Reproduce verbatim the lines up to and including the one with "inner_saddle_from_sump = 70.0", starting from the first.

= Source excerpt =
╭──

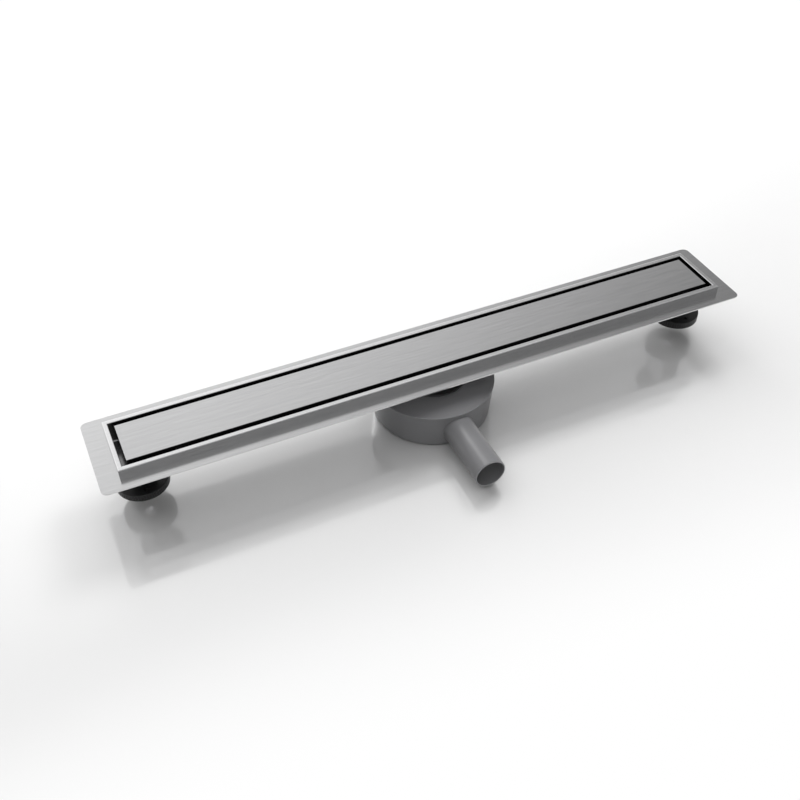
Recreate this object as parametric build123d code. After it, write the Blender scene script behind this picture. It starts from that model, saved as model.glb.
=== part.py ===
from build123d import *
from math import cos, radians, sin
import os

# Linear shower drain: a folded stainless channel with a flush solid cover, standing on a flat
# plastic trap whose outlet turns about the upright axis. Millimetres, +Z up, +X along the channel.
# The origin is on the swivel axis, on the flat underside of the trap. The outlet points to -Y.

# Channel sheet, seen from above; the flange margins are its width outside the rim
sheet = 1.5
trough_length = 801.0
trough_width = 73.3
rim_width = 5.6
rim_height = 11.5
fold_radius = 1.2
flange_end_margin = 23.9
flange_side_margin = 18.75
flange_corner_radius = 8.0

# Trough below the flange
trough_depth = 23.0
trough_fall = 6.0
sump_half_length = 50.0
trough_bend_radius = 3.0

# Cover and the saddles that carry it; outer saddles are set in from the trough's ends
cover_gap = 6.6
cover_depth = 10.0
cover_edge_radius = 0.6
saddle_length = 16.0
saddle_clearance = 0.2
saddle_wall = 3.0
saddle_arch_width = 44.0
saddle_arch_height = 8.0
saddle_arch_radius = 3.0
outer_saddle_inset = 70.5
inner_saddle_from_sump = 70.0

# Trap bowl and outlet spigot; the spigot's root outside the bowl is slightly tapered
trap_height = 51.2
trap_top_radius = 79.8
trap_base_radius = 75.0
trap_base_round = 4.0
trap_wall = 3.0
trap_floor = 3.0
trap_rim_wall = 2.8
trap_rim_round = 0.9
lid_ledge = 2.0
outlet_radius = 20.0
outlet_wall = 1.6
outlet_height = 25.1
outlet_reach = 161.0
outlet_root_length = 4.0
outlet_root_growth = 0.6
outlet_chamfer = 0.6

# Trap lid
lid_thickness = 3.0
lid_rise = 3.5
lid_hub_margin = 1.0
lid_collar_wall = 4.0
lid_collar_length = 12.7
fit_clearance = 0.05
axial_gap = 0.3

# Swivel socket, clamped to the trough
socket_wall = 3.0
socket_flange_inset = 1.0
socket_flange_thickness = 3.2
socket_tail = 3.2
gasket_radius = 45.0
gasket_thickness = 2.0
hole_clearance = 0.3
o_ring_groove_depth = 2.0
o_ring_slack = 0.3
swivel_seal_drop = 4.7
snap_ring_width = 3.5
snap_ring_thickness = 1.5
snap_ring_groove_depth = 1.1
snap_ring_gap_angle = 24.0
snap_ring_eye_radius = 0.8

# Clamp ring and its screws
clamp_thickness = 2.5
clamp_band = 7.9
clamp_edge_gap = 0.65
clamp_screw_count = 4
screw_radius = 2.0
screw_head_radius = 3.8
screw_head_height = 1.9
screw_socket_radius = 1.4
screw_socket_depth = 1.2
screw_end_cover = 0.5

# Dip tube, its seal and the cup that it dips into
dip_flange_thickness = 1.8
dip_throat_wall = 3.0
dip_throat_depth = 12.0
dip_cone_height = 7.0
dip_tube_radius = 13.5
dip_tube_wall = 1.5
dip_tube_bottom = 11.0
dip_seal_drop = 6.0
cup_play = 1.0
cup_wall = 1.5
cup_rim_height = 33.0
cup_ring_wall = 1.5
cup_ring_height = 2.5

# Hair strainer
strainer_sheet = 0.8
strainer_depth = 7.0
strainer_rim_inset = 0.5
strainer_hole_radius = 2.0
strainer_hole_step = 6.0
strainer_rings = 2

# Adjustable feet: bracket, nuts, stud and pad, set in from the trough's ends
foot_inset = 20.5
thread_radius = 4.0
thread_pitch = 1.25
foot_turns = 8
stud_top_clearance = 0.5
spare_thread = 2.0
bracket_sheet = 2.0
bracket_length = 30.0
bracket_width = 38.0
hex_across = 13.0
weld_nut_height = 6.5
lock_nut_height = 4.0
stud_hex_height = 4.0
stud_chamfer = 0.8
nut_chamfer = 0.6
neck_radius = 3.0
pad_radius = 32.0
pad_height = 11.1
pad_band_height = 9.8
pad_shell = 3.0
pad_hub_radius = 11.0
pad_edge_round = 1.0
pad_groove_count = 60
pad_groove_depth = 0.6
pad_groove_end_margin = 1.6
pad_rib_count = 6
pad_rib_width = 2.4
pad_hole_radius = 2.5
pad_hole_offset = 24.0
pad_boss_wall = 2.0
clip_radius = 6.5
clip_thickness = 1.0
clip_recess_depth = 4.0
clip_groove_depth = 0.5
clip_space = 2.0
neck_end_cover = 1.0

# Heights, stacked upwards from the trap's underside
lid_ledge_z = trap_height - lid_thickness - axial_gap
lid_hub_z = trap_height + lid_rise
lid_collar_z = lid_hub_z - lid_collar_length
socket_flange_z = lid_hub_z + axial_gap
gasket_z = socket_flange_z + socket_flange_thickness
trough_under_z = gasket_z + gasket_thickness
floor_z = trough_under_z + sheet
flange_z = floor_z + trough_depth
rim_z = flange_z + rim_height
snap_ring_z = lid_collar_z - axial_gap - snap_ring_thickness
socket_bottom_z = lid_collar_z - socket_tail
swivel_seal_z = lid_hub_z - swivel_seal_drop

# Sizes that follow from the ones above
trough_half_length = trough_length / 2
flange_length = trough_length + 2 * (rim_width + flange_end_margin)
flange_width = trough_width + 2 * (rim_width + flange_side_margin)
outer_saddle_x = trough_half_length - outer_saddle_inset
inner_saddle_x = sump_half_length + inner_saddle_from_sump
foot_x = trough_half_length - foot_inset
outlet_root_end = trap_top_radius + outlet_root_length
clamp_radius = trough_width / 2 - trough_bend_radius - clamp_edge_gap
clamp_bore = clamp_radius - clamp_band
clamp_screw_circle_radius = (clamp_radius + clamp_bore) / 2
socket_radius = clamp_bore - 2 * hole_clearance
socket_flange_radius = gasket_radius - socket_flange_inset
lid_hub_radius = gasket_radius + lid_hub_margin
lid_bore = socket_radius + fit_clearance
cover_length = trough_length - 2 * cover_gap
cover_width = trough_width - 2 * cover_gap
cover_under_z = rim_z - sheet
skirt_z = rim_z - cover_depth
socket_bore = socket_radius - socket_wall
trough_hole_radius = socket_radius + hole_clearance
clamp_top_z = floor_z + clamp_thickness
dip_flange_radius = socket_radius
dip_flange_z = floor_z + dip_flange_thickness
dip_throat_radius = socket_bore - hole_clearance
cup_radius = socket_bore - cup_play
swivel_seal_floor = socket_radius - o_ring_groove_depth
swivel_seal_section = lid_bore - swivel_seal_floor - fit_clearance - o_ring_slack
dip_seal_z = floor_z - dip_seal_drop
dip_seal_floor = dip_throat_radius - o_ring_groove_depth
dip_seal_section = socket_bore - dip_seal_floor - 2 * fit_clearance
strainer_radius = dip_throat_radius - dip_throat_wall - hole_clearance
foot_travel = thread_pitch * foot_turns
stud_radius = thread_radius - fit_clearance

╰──

= Solution to this task =
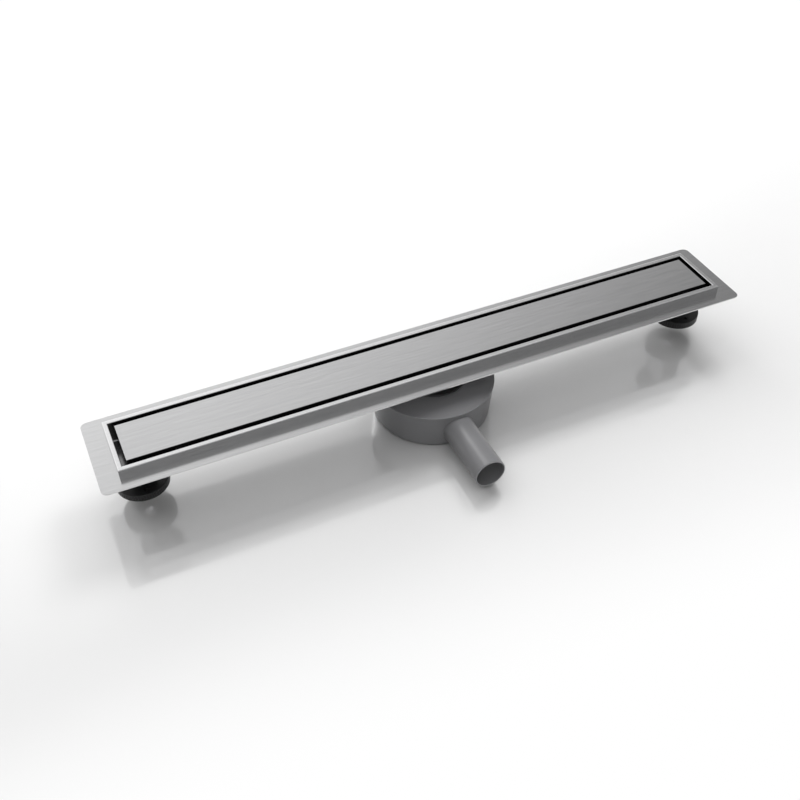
Recreate this object as parametric build123d code. After it, write the Blender scene script behind this picture. It starts from that model, saved as model.glb.
=== part.py ===
from build123d import *
from math import cos, radians, sin
import os

# Linear shower drain: a folded stainless channel with a flush solid cover, standing on a flat
# plastic trap whose outlet turns about the upright axis. Millimetres, +Z up, +X along the channel.
# The origin is on the swivel axis, on the flat underside of the trap. The outlet points to -Y.

# Channel sheet, seen from above; the flange margins are its width outside the rim
sheet = 1.5
trough_length = 801.0
trough_width = 73.3
rim_width = 5.6
rim_height = 11.5
fold_radius = 1.2
flange_end_margin = 23.9
flange_side_margin = 18.75
flange_corner_radius = 8.0

# Trough below the flange
trough_depth = 23.0
trough_fall = 6.0
sump_half_length = 50.0
trough_bend_radius = 3.0

# Cover and the saddles that carry it; outer saddles are set in from the trough's ends
cover_gap = 6.6
cover_depth = 10.0
cover_edge_radius = 0.6
saddle_length = 16.0
saddle_clearance = 0.2
saddle_wall = 3.0
saddle_arch_width = 44.0
saddle_arch_height = 8.0
saddle_arch_radius = 3.0
outer_saddle_inset = 70.5
inner_saddle_from_sump = 70.0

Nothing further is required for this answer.